Task objective
Your task is to output the data exactly as it stands.

Data for this task

● ● ● ● ●

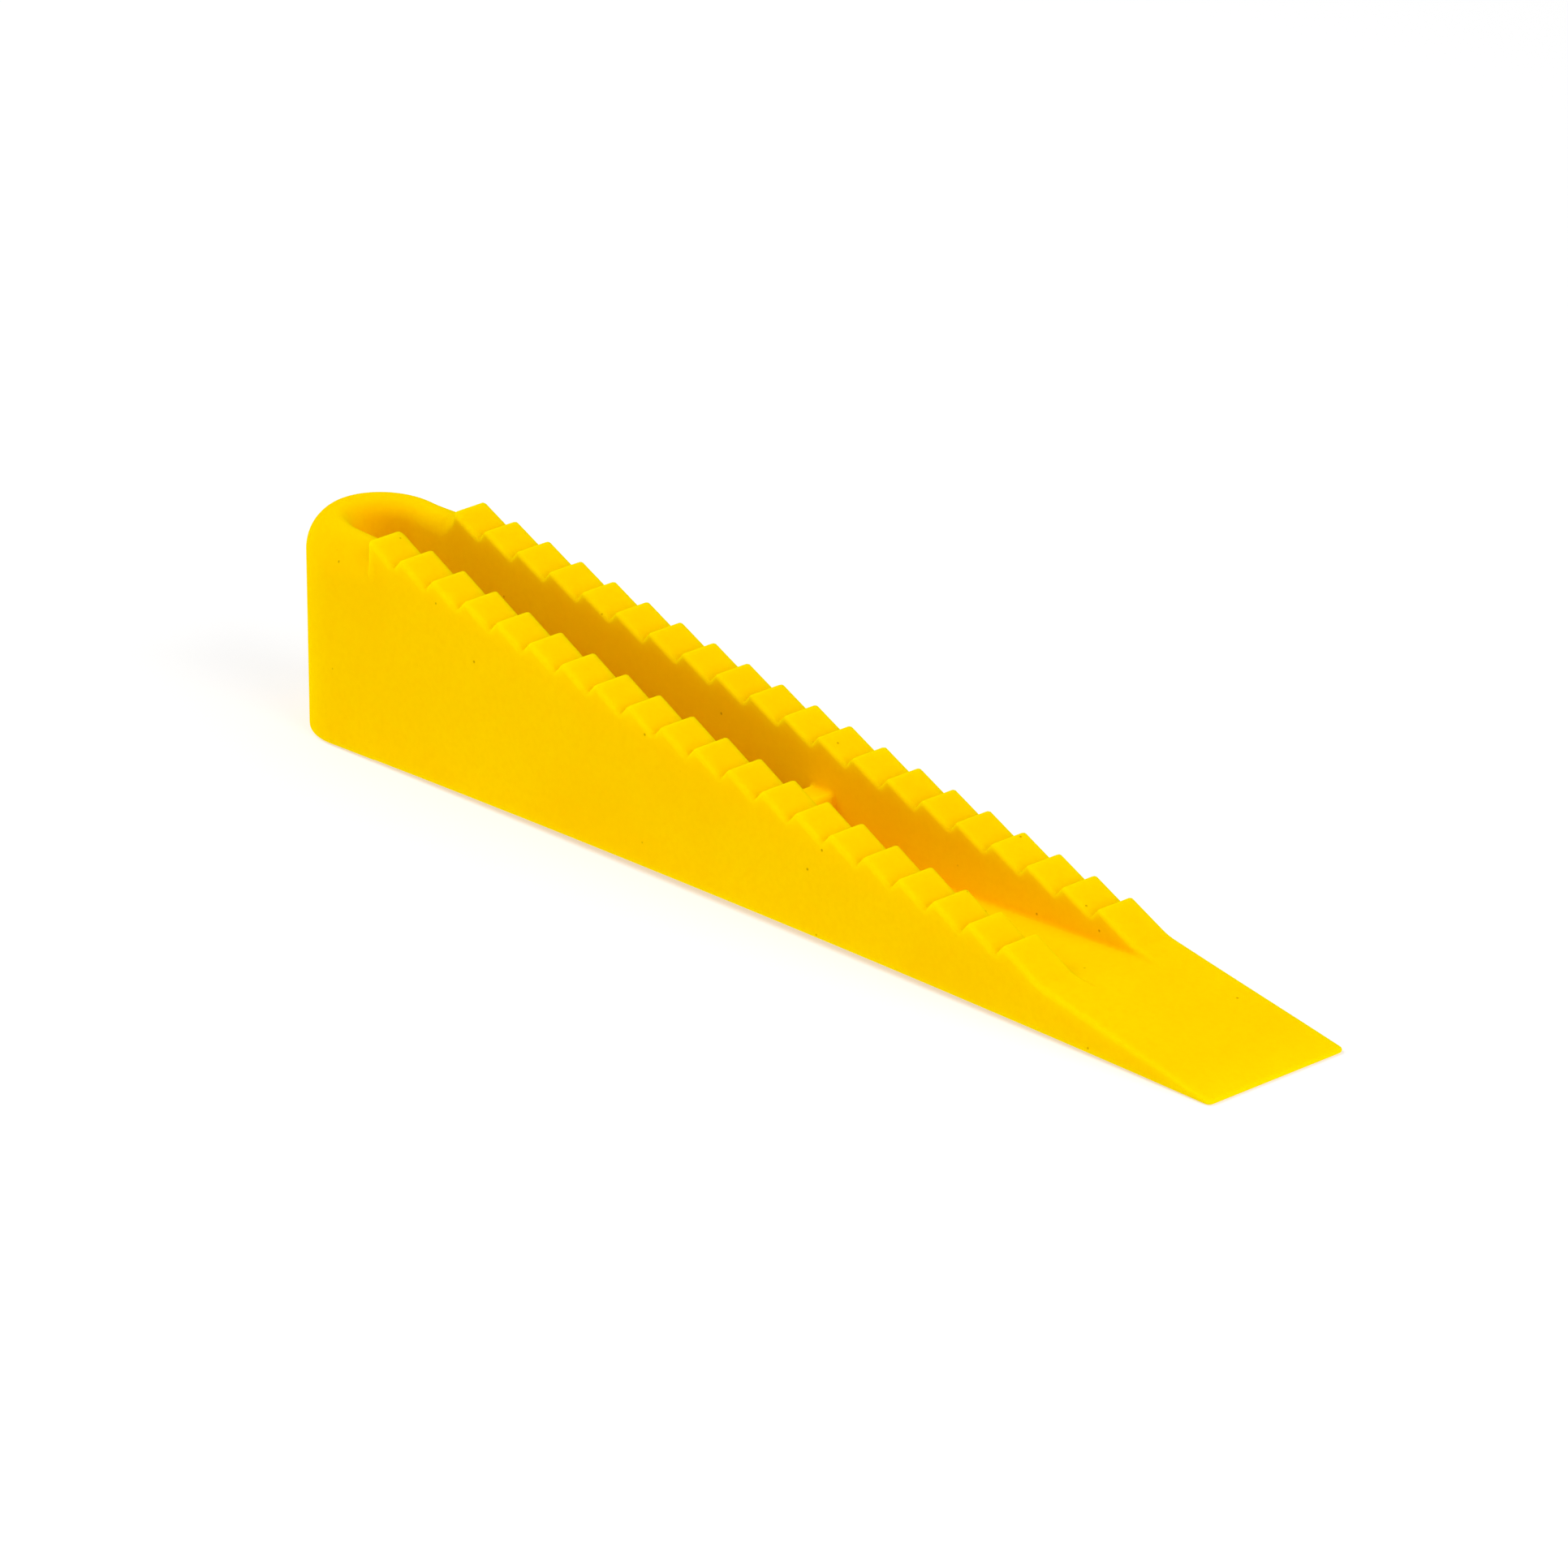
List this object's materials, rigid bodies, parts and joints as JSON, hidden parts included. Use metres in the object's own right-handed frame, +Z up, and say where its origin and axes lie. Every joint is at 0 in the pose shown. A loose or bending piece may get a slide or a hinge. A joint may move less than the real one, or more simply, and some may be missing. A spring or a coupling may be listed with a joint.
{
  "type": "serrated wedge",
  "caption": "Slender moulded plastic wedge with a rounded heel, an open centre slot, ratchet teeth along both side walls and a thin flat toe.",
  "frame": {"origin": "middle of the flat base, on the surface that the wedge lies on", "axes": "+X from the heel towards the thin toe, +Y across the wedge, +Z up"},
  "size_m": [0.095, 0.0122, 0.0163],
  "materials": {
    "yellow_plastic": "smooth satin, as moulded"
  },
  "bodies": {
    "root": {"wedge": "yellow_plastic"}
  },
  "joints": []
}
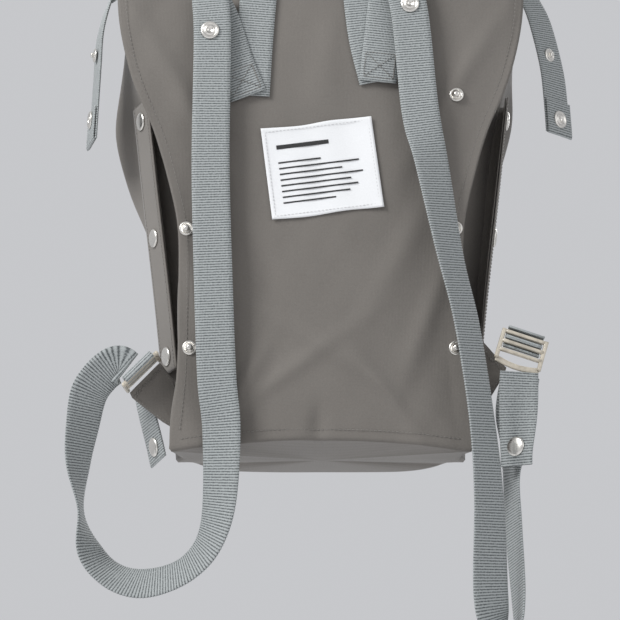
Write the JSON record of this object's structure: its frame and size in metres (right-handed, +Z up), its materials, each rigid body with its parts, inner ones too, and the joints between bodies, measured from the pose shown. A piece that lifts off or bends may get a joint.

● ● ● ● ●

Response below
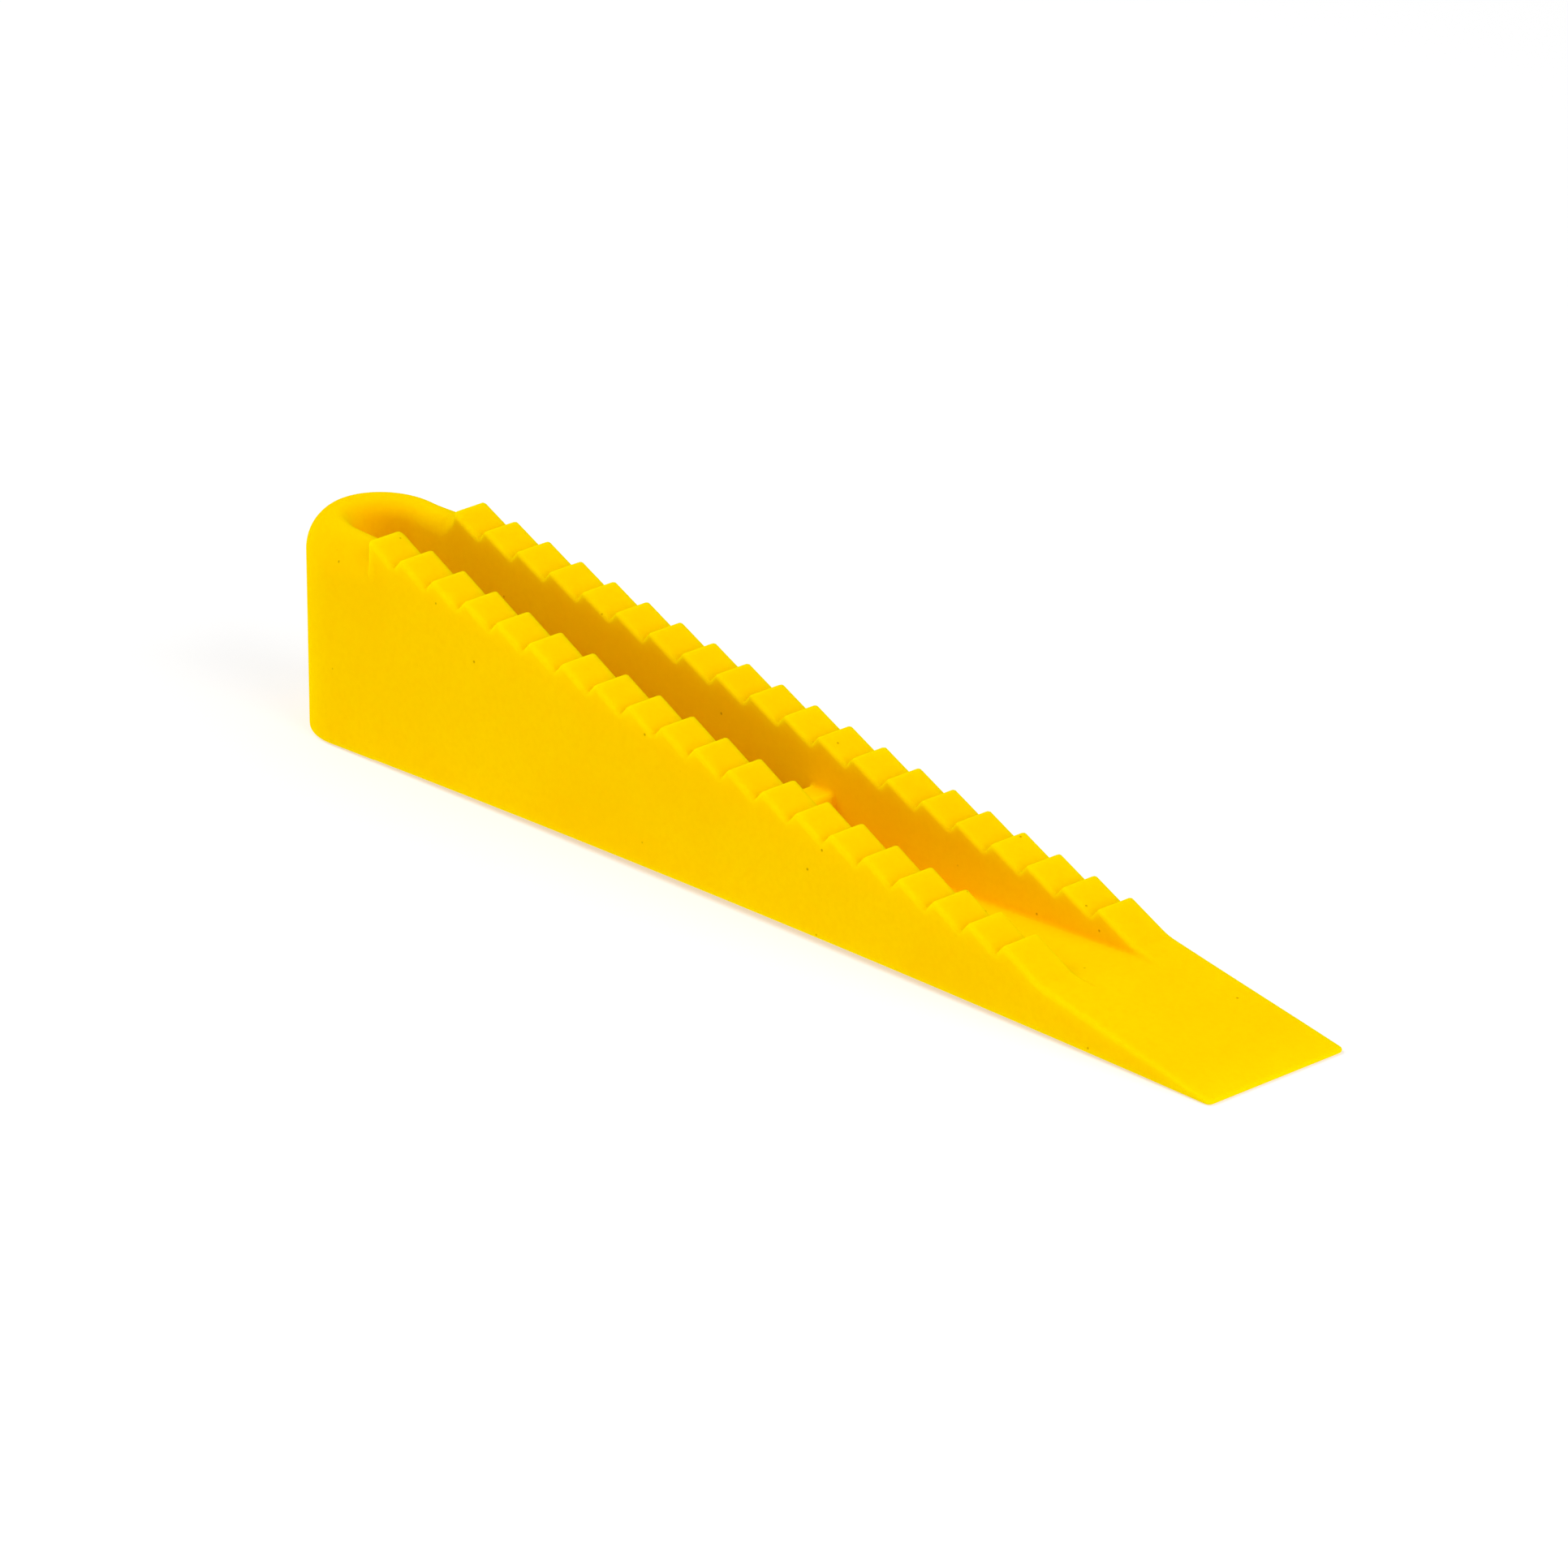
List this object's materials, rigid bodies, parts and joints as JSON, hidden parts included. Use metres in the object's own right-handed frame, +Z up, and say where its origin and axes lie. Every joint is at 0 in the pose shown. A loose or bending piece may get a slide or a hinge. A joint may move less than the real one, or more simply, and some may be missing. A spring or a coupling may be listed with a joint.
{
  "type": "serrated wedge",
  "caption": "Slender moulded plastic wedge with a rounded heel, an open centre slot, ratchet teeth along both side walls and a thin flat toe.",
  "frame": {"origin": "middle of the flat base, on the surface that the wedge lies on", "axes": "+X from the heel towards the thin toe, +Y across the wedge, +Z up"},
  "size_m": [0.095, 0.0122, 0.0163],
  "materials": {
    "yellow_plastic": "smooth satin, as moulded"
  },
  "bodies": {
    "root": {"wedge": "yellow_plastic"}
  },
  "joints": []
}
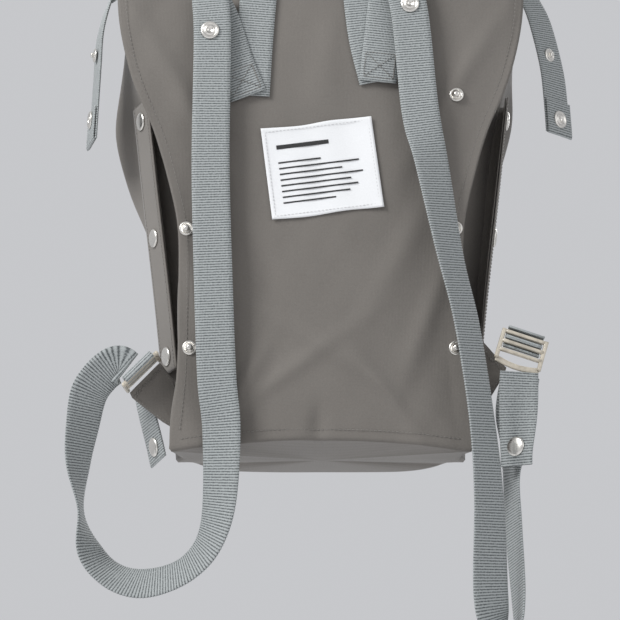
Write the JSON record of this object's structure: its frame and size in metres (right-handed, +Z up), its materials, each rigid body with its parts, inner ones too, and the joints between bodies, measured from the pose shown. A piece that lifts off or bends may get a joint.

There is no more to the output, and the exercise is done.